For what it’s worth…
In fact, the current political elite is behaving as your average Slovenian small-time entrepreneur, valuing his business by the time and money he invested and not by what other people are willing to pay for it (i.e. it’s market value). As if we learned nothing from the numerous false starts of sale of Mercator retail chain resulting in the final price-tag being only a fraction of what it used to be or from the so-called Brewery Wars, which have led to rise and fall of Boško Šrot of Laško Brewery and, ultimately to the sale of the company for only good 50% more what Laško paid for Union ten years ago to monopolize the beer market in Slovenia.

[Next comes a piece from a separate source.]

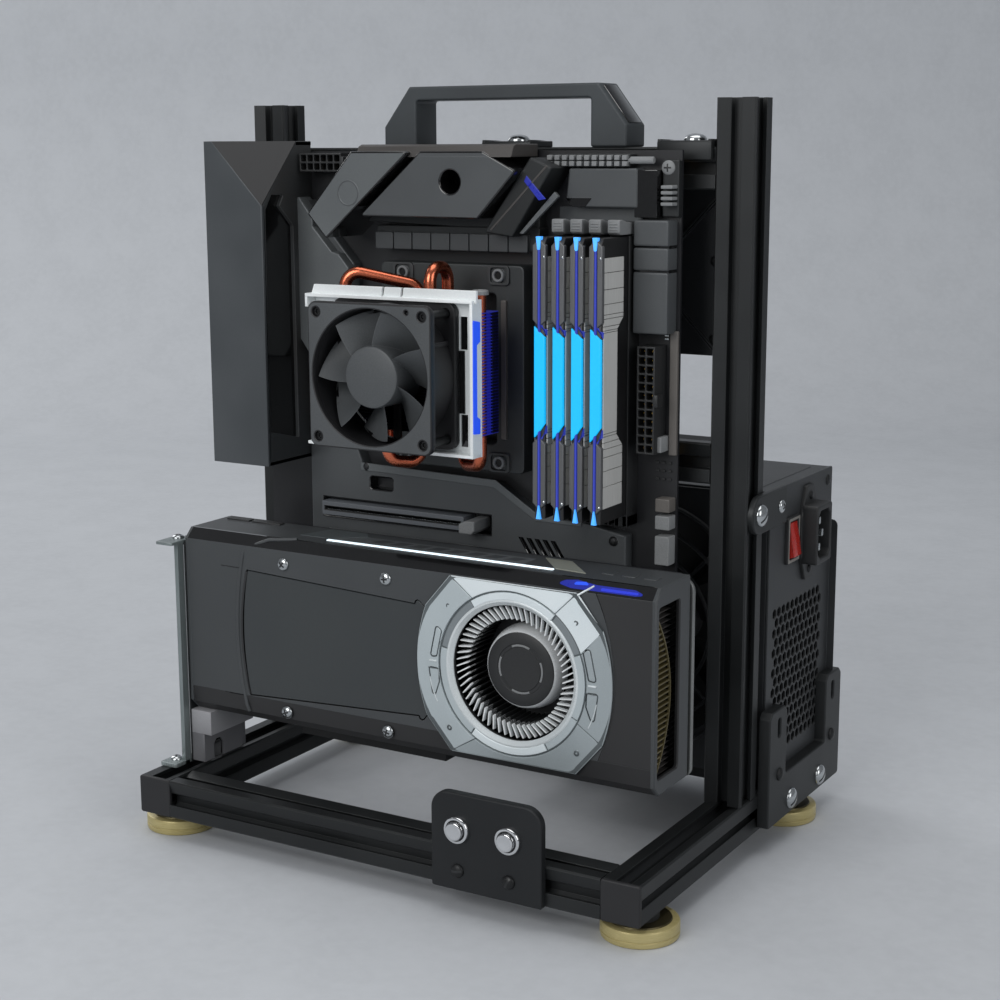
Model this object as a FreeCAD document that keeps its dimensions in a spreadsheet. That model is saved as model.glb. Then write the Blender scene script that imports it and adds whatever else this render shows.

Thus, the expectations that the value of Telekom Slovenije will rise on its own, are naive at least and the share price reflects that. It has been in a free-fall for the better part of the last two weeks and has rebounded slightly only today. A company which has not released an innovative product of its own for the better part of the decade, has spread itself too thin across the region only so see itself rolling back Balkan operations in the past few years and is being dragged through courts for allegedly abusing its market positions will require much more than just responsible management and ownership to increase its value. Since the state has, unfortunately, repeatedly failed to provide either (with a few notable exceptions far between), there is no compelling reason for the sale not to be realised, pending negotiations.
Unless, of course, the political elite suddenly wants to prove Janko Veber right.